== AIM OF THE EXERCISE ==
Reproduce exactly the section that begins at the line containing "box_size = shape.BoundBox" and ends at the line containing "for corner in", both lines included; omit all other lines.

>> Start THE RECORDS

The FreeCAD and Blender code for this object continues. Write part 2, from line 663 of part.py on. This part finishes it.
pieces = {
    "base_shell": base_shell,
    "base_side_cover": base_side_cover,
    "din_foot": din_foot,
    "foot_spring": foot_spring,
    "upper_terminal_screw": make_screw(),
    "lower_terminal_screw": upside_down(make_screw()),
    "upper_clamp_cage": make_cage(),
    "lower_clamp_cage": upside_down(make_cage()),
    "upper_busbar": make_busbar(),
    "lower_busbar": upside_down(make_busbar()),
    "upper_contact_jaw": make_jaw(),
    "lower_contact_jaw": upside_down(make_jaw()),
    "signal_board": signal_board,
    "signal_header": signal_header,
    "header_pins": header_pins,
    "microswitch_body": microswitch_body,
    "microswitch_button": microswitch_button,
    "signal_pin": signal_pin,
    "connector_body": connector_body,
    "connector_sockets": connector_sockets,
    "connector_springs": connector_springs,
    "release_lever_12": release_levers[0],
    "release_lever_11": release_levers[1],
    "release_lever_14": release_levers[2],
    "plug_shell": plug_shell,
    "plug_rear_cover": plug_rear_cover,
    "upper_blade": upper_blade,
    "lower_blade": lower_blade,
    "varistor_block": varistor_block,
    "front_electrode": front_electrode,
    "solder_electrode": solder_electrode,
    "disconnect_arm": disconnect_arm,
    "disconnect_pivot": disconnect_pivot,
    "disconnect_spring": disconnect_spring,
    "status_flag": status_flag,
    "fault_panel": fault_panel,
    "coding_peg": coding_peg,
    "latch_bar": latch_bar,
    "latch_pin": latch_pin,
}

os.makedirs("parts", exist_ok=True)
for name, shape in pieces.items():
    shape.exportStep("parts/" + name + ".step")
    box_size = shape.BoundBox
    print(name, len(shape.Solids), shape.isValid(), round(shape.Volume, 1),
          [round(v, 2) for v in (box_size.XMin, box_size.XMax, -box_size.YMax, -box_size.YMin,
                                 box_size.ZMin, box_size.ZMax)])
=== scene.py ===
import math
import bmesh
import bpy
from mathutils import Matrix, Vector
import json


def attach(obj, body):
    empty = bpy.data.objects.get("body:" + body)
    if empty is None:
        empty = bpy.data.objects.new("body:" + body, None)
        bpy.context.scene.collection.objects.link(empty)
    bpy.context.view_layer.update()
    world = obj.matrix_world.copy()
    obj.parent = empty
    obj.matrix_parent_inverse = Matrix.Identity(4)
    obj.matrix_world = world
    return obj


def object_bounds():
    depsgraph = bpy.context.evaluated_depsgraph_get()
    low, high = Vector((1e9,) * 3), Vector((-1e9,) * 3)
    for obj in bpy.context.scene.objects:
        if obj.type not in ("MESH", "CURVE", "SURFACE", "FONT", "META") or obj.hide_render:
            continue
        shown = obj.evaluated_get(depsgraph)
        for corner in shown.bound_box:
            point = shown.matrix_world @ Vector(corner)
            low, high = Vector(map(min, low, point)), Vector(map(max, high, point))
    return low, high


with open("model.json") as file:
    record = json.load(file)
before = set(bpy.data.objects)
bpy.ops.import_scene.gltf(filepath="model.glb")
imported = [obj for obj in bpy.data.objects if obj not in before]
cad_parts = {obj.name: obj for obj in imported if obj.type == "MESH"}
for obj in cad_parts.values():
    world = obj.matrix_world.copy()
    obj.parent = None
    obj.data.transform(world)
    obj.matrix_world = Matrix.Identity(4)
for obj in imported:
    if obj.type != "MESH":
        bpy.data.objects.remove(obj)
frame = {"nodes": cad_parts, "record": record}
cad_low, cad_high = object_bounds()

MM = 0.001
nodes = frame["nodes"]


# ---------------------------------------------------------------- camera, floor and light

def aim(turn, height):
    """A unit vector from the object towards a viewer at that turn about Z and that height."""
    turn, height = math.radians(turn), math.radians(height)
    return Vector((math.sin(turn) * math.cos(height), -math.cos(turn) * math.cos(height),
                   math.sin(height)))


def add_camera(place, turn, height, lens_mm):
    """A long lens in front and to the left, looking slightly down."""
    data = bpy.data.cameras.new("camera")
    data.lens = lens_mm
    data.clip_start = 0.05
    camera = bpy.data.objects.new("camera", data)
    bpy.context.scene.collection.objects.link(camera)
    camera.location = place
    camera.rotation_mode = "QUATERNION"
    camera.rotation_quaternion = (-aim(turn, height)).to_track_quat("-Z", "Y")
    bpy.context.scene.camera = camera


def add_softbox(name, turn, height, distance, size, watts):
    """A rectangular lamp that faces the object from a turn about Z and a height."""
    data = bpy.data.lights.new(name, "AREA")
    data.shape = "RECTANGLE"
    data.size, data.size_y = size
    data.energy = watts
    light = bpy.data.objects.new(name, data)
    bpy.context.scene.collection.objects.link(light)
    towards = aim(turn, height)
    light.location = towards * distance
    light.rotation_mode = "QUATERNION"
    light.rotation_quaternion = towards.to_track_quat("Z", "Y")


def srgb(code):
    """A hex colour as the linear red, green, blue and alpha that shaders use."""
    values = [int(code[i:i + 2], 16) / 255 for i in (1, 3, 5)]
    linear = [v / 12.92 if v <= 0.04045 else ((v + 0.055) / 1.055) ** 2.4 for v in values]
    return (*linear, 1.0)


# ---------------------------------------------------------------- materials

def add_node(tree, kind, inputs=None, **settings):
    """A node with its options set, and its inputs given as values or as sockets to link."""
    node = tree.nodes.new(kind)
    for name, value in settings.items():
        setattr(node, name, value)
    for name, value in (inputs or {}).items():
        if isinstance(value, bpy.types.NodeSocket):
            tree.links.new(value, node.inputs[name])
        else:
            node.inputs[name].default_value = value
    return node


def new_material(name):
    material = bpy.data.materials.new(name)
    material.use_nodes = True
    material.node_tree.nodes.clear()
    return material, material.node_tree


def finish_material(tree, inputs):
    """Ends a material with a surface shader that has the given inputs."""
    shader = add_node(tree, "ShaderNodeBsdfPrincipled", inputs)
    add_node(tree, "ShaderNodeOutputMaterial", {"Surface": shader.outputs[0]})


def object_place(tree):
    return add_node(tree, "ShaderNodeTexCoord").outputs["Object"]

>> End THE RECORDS
>> Start THE RECORDS

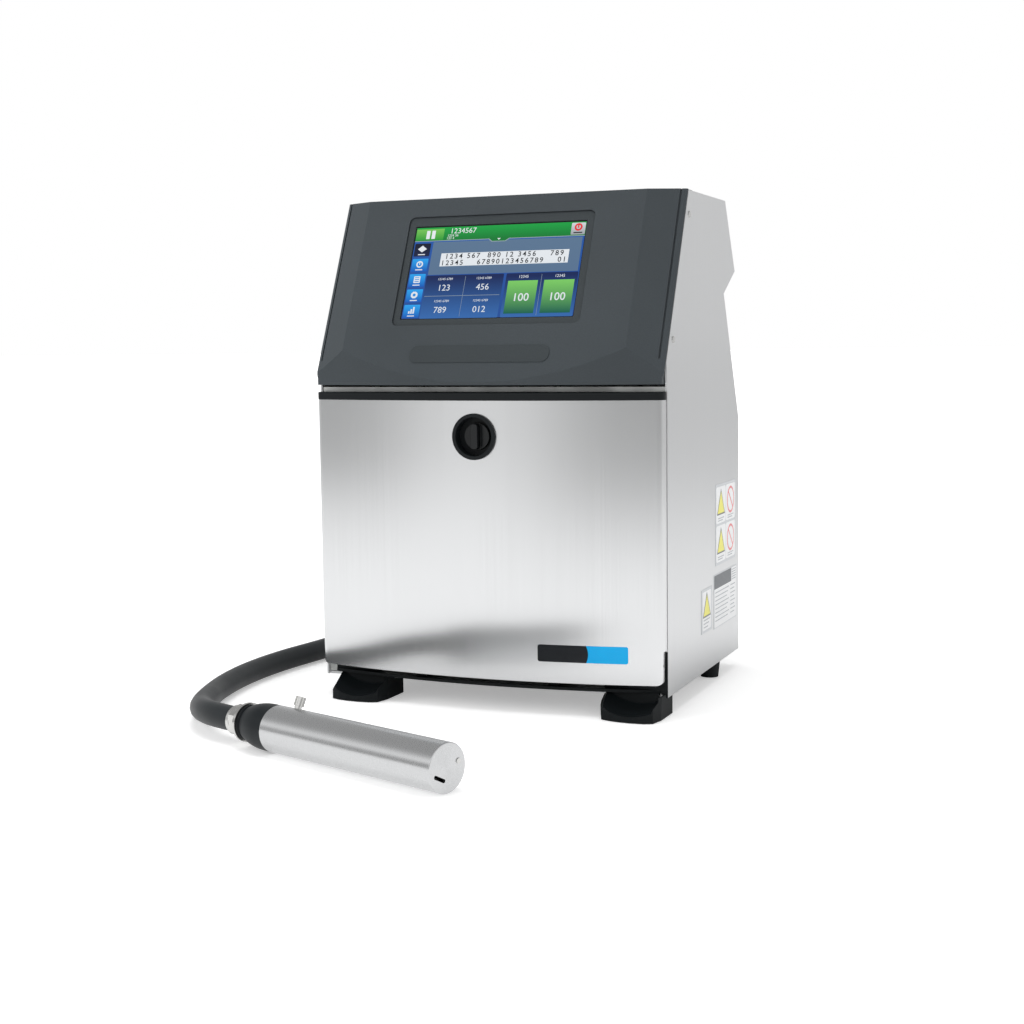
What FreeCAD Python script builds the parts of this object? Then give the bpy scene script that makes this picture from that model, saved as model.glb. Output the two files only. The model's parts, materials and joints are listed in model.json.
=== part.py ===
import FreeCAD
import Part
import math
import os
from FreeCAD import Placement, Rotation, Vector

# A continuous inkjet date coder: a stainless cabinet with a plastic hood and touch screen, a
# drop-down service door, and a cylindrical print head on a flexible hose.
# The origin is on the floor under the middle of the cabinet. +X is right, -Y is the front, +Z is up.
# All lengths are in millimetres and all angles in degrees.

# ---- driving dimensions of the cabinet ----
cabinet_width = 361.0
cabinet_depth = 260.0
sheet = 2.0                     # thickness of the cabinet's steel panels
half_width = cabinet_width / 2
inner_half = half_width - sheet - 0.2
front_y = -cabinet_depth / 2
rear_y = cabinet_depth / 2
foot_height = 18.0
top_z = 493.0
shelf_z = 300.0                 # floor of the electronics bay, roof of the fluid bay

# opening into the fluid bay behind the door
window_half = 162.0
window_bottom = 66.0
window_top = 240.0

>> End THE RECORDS

== ANSWER IN FULL ==
    box_size = shape.BoundBox
    print(name, len(shape.Solids), shape.isValid(), round(shape.Volume, 1),
          [round(v, 2) for v in (box_size.XMin, box_size.XMax, -box_size.YMax, -box_size.YMin,
                                 box_size.ZMin, box_size.ZMax)])
=== scene.py ===
import math
import bmesh
import bpy
from mathutils import Matrix, Vector
import json


def attach(obj, body):
    empty = bpy.data.objects.get("body:" + body)
    if empty is None:
        empty = bpy.data.objects.new("body:" + body, None)
        bpy.context.scene.collection.objects.link(empty)
    bpy.context.view_layer.update()
    world = obj.matrix_world.copy()
    obj.parent = empty
    obj.matrix_parent_inverse = Matrix.Identity(4)
    obj.matrix_world = world
    return obj


def object_bounds():
    depsgraph = bpy.context.evaluated_depsgraph_get()
    low, high = Vector((1e9,) * 3), Vector((-1e9,) * 3)
    for obj in bpy.context.scene.objects:
        if obj.type not in ("MESH", "CURVE", "SURFACE", "FONT", "META") or obj.hide_render:
            continue
        shown = obj.evaluated_get(depsgraph)
        for corner in shown.bound_box:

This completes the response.